Friedensarbeit und Klimaschutz – wo gibt es da Überschneidungen?
Noch überzeugender als die Theorie (Kein Frieden ohne Freiheit, kein Klimaschutz ohne Gerechtigkeit) ist die Praxis der Menschlichkeit. Mit den Geflüchteten „grüne Arbeitsplätze“ zu organisieren ist also nicht nur eine politische Aufgabe, sondern ein Gebot der Mit-Menschlichkeit. Compango versucht die Haltung der „Gemeinschaft“ als übergeordnetes Ziel zu leben. So wurde ein Haus in ein Green Energy House umgestaltet, in dem drei geflüchtete Familien lebten und Workshops zu Wärmedämmung, zu nachhaltigem Bauen oder zu Photovoltaik genauso stattfanden, wie gemeinsames Essen, Tanzen, Singen und Freiluftkino.
Welche Jobs vermittelt compango? Und wie geht der Verein dabei vor?
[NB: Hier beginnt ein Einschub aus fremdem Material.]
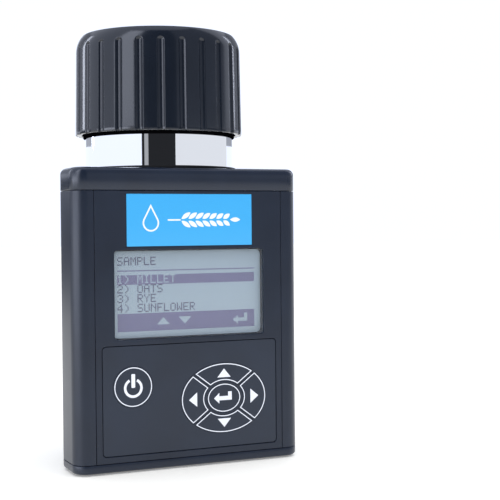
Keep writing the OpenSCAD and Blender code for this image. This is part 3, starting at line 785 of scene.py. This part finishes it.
def make_film():
    """Keypad film and a black sheet behind its edge, painted shade that turns the groove round the film
    into a dark line; both have a hole per key.
    """
    cz = (film_low.z + film_high.z) / 2
    w, h = film_high.x - film_low.x, film_high.z - film_low.z
    bm = bmesh.new()
    holes = [inset(key_outline(name), -0.2) for name in KEYS]
    sheet_back = film_high.y - 0.1
    sheet = round_rect(0, cz, w - 0.24, h - 0.24, 1.6)
    plate(bm, sheet, film_low.y, sheet_back, holes=holes, edge=0.1)
    even_shading(finish_mesh(
        "keypad_sheet", bm, "housing", film_plastic, ["keypad_film"]))
    bm = bmesh.new()
    # painted shade: a black sheet under the gap round the film, darkening the real groove into a dark line
    plate(bm, round_rect(0, cz, w + 0.3, h + 0.3, 1.8), sheet_back, film_high.y - 0.02, holes=holes)
    finish_mesh("keypad_groove_shade", bm, "housing", black_plastic)


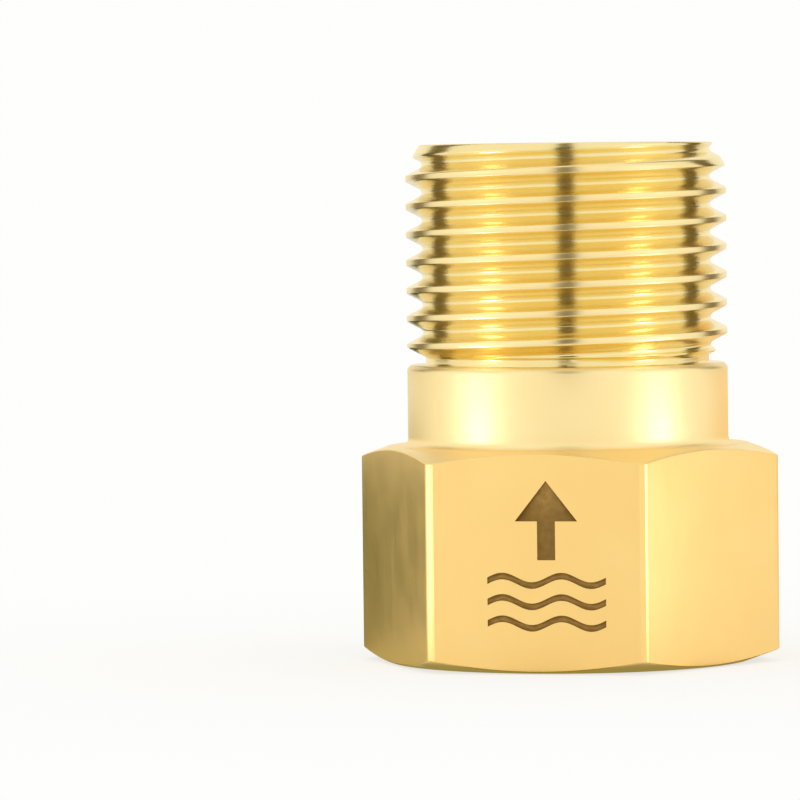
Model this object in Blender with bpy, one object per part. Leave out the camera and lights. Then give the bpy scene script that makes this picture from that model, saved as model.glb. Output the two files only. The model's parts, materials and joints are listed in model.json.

Compango begleitet Geflüchtete vornehmlich in Qualifizierungen. Als Modell dient uns eine Kooperation mit der Innung Sanitär, Heizung, Klima Berlin im Qualifizierungsgang „Vom Helfer zum Gesellen – von der Helferin zur Gesellin“. Dabei arbeiten nach einer dreimonatigen Einführung in der Gruppe die schon berufserfahrenen Geflüchteten vier Tage die Woche in einem Betrieb und erhalten einen Tag die Woche eine Schulung als Vorbereitung für die Gesellenprüfung. Das Ziel ist, Anlagenmechaniker*in zu werden und damit die Fähigkeiten zu erlangen, die es braucht, um zum Beispiel Wärmepumpen oder Sonnenkollektoren installieren zu können.
Wie laufen eure Einstiegs-Workshops ab?
Die Vorstellungen der Berufsbilder ist auch eine hochemotionale Angelegenheit. So war Anika als Maurermeisterin vom Norddeutschen Zentrum für nachhaltiges Bauen eine wichtige Ankerperson für die ukrainischen Frauen, die in unserem Workshop teilweise zum ersten Mal mit einer Bohrmaschine Dämmplatten an die Wand gedübelt haben und großen Spaß dabei hatten. Oder Dima, der als All-Round Handwerker bisher Zement und Gips kannte und mit Stroh, Hanffaser und Lehm ganz neue sinnliche Erfahrungen machte. Nach dem Selbstausprobieren ist der nächste Schritt dann das Kennenlernen des Berufes in der nachhaltigen Praxis, also in Betrieben die nachhaltig bauen und wirtschaften.
Welcher Schritt ist als nächstes geplant?
Mit mehreren hervorragenden Partnern entwickeln wir aktuell ein deutsch-ukrainisches Begegnungszentrum: Mit dem Oberstufenzentrum Bautechnik, der Knobelsdorff Schule Berlin und der Deutschen Bahn, Station & Service planen wir einen seit zehn Jahren lehrstehenden denkmalgeschützten S-Bahnhof ökologisch auszubauen. Mit Kiosk, Café und Veranstaltungsräumen. Bei der Konzeptionierung und Organisation des Cafés als Ausbildungsbetrieb für Geflüchtete steht uns die BioCompany kostenfrei beratend zur Seite. Auch umliegende Vereine unterstützen das Projekt als Community Einrichtung.